== Set exercise ==
Write out only the span of lines that begins at the line with "for member in" and ends at the line with "THREAD_HEIGHT = 0.16 * MM". Keep both end lines, word for word.

== Data excerpt ==
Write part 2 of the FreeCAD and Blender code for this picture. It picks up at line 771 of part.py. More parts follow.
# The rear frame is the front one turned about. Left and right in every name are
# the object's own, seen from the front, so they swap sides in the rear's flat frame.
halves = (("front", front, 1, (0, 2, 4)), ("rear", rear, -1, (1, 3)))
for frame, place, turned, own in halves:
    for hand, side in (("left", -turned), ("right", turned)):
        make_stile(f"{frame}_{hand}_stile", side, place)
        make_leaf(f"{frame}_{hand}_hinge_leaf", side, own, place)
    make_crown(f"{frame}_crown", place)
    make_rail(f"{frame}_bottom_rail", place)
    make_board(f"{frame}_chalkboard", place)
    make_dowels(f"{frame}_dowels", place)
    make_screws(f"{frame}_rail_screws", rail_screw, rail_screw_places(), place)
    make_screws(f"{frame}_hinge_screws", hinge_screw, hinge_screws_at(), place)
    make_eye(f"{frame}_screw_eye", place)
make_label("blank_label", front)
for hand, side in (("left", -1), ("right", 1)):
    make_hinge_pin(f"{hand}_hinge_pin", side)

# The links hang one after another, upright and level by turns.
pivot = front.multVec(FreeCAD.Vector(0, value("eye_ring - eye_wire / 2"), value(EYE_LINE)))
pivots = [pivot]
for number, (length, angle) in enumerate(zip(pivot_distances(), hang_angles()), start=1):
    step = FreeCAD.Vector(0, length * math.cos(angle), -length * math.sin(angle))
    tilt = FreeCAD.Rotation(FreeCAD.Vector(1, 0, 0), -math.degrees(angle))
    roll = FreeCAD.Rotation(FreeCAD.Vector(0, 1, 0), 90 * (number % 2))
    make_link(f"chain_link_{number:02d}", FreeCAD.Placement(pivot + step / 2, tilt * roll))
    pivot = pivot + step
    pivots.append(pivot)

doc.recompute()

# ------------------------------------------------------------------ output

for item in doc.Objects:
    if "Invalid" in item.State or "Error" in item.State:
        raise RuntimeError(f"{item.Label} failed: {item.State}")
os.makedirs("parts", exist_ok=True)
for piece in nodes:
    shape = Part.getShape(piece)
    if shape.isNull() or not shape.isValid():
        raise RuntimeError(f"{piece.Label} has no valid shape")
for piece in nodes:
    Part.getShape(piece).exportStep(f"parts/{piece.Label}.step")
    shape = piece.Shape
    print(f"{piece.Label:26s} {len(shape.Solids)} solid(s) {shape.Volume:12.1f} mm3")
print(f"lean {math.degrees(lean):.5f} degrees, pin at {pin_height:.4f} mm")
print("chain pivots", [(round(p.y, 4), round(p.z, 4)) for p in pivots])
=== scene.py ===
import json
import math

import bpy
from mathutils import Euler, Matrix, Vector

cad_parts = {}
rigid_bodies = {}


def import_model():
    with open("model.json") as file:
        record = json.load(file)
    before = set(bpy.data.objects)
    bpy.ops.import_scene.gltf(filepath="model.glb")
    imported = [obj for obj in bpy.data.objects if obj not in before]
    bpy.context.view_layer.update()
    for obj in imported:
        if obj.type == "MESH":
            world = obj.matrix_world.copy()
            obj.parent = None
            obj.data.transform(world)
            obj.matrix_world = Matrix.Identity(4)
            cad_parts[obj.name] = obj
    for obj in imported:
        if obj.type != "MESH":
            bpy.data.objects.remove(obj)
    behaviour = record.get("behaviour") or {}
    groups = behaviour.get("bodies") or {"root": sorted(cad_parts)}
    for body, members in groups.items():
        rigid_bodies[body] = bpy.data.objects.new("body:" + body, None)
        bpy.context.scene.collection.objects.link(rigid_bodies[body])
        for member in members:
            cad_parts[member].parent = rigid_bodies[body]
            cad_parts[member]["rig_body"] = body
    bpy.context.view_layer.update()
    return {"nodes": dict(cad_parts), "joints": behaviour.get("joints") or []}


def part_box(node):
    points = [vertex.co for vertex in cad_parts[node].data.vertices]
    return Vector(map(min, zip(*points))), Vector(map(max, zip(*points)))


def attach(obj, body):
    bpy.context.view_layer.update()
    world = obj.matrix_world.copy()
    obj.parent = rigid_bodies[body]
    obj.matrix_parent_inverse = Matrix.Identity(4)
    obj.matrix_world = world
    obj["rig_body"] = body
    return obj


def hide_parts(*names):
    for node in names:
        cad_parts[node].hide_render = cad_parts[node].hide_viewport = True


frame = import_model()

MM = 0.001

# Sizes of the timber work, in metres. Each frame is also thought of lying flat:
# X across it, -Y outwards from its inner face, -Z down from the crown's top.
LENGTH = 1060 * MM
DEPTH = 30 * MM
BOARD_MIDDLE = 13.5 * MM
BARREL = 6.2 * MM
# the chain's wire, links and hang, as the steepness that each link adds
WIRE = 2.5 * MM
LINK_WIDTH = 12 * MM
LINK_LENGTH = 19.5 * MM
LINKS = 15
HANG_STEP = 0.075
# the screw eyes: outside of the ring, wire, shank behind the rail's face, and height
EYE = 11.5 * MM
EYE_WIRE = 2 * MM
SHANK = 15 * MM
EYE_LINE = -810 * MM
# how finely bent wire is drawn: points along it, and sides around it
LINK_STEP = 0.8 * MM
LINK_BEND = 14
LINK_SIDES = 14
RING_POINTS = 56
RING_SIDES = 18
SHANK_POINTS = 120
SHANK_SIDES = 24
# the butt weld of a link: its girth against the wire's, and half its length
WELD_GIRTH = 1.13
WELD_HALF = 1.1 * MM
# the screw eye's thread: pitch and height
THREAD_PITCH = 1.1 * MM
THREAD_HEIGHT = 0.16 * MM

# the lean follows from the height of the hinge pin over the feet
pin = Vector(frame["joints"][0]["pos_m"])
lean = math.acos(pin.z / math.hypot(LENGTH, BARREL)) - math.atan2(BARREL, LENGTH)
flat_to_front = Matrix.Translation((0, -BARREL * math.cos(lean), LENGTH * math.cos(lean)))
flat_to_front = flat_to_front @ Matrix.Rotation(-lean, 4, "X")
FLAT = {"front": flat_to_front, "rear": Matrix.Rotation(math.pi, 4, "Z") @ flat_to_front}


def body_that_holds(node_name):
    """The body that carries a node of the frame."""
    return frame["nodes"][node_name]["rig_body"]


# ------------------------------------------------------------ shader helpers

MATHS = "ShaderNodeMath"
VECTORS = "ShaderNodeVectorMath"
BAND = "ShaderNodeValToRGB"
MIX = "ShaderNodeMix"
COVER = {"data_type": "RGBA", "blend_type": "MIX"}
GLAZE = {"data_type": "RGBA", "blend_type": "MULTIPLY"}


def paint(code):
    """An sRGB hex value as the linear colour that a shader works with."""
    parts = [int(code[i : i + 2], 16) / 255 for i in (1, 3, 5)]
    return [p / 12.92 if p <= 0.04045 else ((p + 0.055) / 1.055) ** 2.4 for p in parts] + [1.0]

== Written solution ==
        for member in members:
            cad_parts[member].parent = rigid_bodies[body]
            cad_parts[member]["rig_body"] = body
    bpy.context.view_layer.update()
    return {"nodes": dict(cad_parts), "joints": behaviour.get("joints") or []}


def part_box(node):
    points = [vertex.co for vertex in cad_parts[node].data.vertices]
    return Vector(map(min, zip(*points))), Vector(map(max, zip(*points)))


def attach(obj, body):
    bpy.context.view_layer.update()
    world = obj.matrix_world.copy()
    obj.parent = rigid_bodies[body]
    obj.matrix_parent_inverse = Matrix.Identity(4)
    obj.matrix_world = world
    obj["rig_body"] = body
    return obj


def hide_parts(*names):
    for node in names:
        cad_parts[node].hide_render = cad_parts[node].hide_viewport = True


frame = import_model()

MM = 0.001

# Sizes of the timber work, in metres. Each frame is also thought of lying flat:
# X across it, -Y outwards from its inner face, -Z down from the crown's top.
LENGTH = 1060 * MM
DEPTH = 30 * MM
BOARD_MIDDLE = 13.5 * MM
BARREL = 6.2 * MM
# the chain's wire, links and hang, as the steepness that each link adds
WIRE = 2.5 * MM
LINK_WIDTH = 12 * MM
LINK_LENGTH = 19.5 * MM
LINKS = 15
HANG_STEP = 0.075
# the screw eyes: outside of the ring, wire, shank behind the rail's face, and height
EYE = 11.5 * MM
EYE_WIRE = 2 * MM
SHANK = 15 * MM
EYE_LINE = -810 * MM
# how finely bent wire is drawn: points along it, and sides around it
LINK_STEP = 0.8 * MM
LINK_BEND = 14
LINK_SIDES = 14
RING_POINTS = 56
RING_SIDES = 18
SHANK_POINTS = 120
SHANK_SIDES = 24
# the butt weld of a link: its girth against the wire's, and half its length
WELD_GIRTH = 1.13
WELD_HALF = 1.1 * MM
# the screw eye's thread: pitch and height
THREAD_PITCH = 1.1 * MM
THREAD_HEIGHT = 0.16 * MM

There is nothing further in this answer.